Expected to be the third man in the rotation behind Fulmer and Zimmermann, Boyd, along with Turnbull, has suddenly become the headliner of the 2019 Tigers’ edition of the old “Spahn and Sain, then pray for rain” mantra.

And for good reason.

Just looking on the surface at Boyd’s numbers, it’s hard not to be impressed. In nine starts he is riding a 3.15 ERA (2.84 FIP, 3.69 xFIP) and an 0.99 WHIP to go with 65 strikeouts while walking 13 batters in 54 13 innings. Opponents are hitting just .203 against him, hitting with less power than they have in the past, as he has surrendered just 0.83 home runs per nine innings, the lowest rate of his career. When opposing baserunners do get on against him, he manages to get out of trouble, stranding them at a 74.5 percent rate.

And a simple eye test, as well as a deeper dive into the numbers, shows that this isn’t just some stroke of dumb luck.

Go-two Pitches

Boyd has shown legitimate swing-and-miss stuff through his nine starts this season, boasting a 30.02 percent whiff-per-swing rate (Whf/Sw) on all pitches, which falls into the top 20 among all starters (eighth among lefthanders) who have thrown 500 or more total pitches.

Like most starting pitchers, Boyd has relied most heavily on the four-seam fastball, accounting for 426 (49.8 percent) of his pitches. With an average velocity of 91.6 miles per hour, this pitch has accounted for a 21.76 percent Whf/Sw (13th among lefties, 43rd overall) and has held opponents to a .204 batting average against (13th). However, when opponents do get a hold of it, there’s damage, with a .398 slugging percentage and .184 isolated power (ISO) against his fastball.

Put simply, his fastball has been fairly effective. But it’s not his out pitch. Luckily, Boyd has another one that can pick up the slack: his slider.

He has relied heavily on it, as 311 of his pitches have been of this type (36.3 percent). It has been his most effective pitch, and is turning him into one of the more effective starters not only in the American League, but in baseball at large. While employing the slider, Boyd’s Whf/Sw sits at 39.13 percent, 14th among all pitchers who have gone with the slider 200 or more times. This rate is sixth among lefties, ahead of the likes of Clayton Kershaw and Chris Sale. He has also held opponents to a modest .192 BAA (fifth among lefthanders) with it, as well as a .282 SLG (fourth among LHP) and .077 ISO (fourth among LHP).

Boyd has also featured a curveball (50 pitches) with the occasional sinker (35 pitches) and changeup (34 pitches), though there are not enough data to compare these offerings with his fastball and slider.

A Boyd in the hand...

What to do with Boyd in the long-term has been the source of debate among Tigers fans both on Twitter and in our circle of readers. In the midst of the rebuild, the idea of trading a left-handed arm that is this effective and controllable — he is not set to hit free agency until after the 2022 season — is appealing, permitting the right deal with a return haul that at least equals his value comes along.
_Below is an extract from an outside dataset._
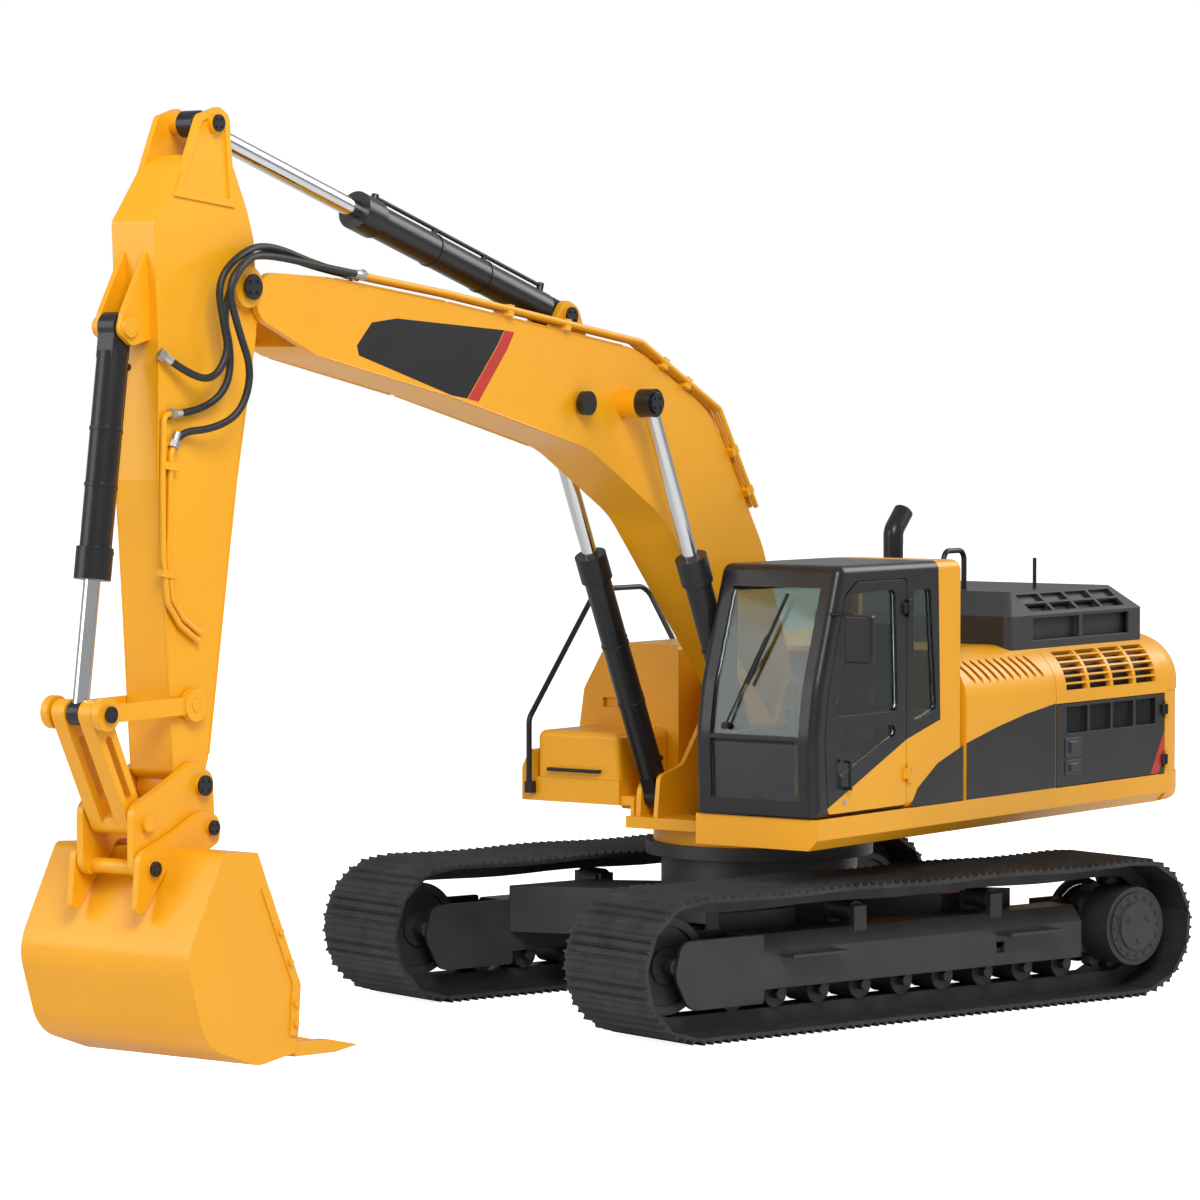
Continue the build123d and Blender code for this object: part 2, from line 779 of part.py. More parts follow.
def engine_hood():
    """Black hood over the engine: sloped sides, grille windows on its left, hinge barrels at its front."""
    body = hood_shape(0) - hood_shape(hood_wall)
    body -= across(bay_face(-seat_gap, deck_top), hood_rear - 50, hood_front + 50)
    for x0, x1 in hood_side_vents:
        body -= block(x0, x1, hood_left - 60, hood_left + 10, bay_top + 18, hood_waist - 25)
    rise = hood_top - hood_waist
    run = hood_left - hood_crown[2]
    lean = 180 - degrees(atan2(rise, run))
    pitch = (hood_side_vents[0][1] - hood_side_vents[-1][0]) / vent_columns
    for column in range(vent_columns):
        x = hood_side_vents[-1][0] + (column + 0.5) * pitch
        for share in (0.3, 0.7):
            place = Pos(x, hood_left - run * share, hood_waist + rise * share) * Rot(lean, 0, 0)
            body -= place * Box(pitch - vent_rib, hypot(rise, run) * 0.32, 60)
    for y0 in (hood_right + 100, hood_crown[2] - 400):
        body += disc((hood_front, hood_axis), hood_barrel, y0, y0 + 300)
    return body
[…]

However, at 28, Boyd is in the midst of what are his prime years. For what could be an absolute bargain, when talking about the money of it, he would serve well as a left-handed foil to the powerful, right-handed likes of Fulmer, Casey Mize, and Matt Manning in the years ahead, as well as a needed veteran presence.

For now, Tigers fans need not be concerned with what the years beyond 2019 may hold for Matthew Boyd. Rather, they can sit back and, at least every fifth day, enjoy the show while they have a sense of confidence in the man taking the mound and leading the charge.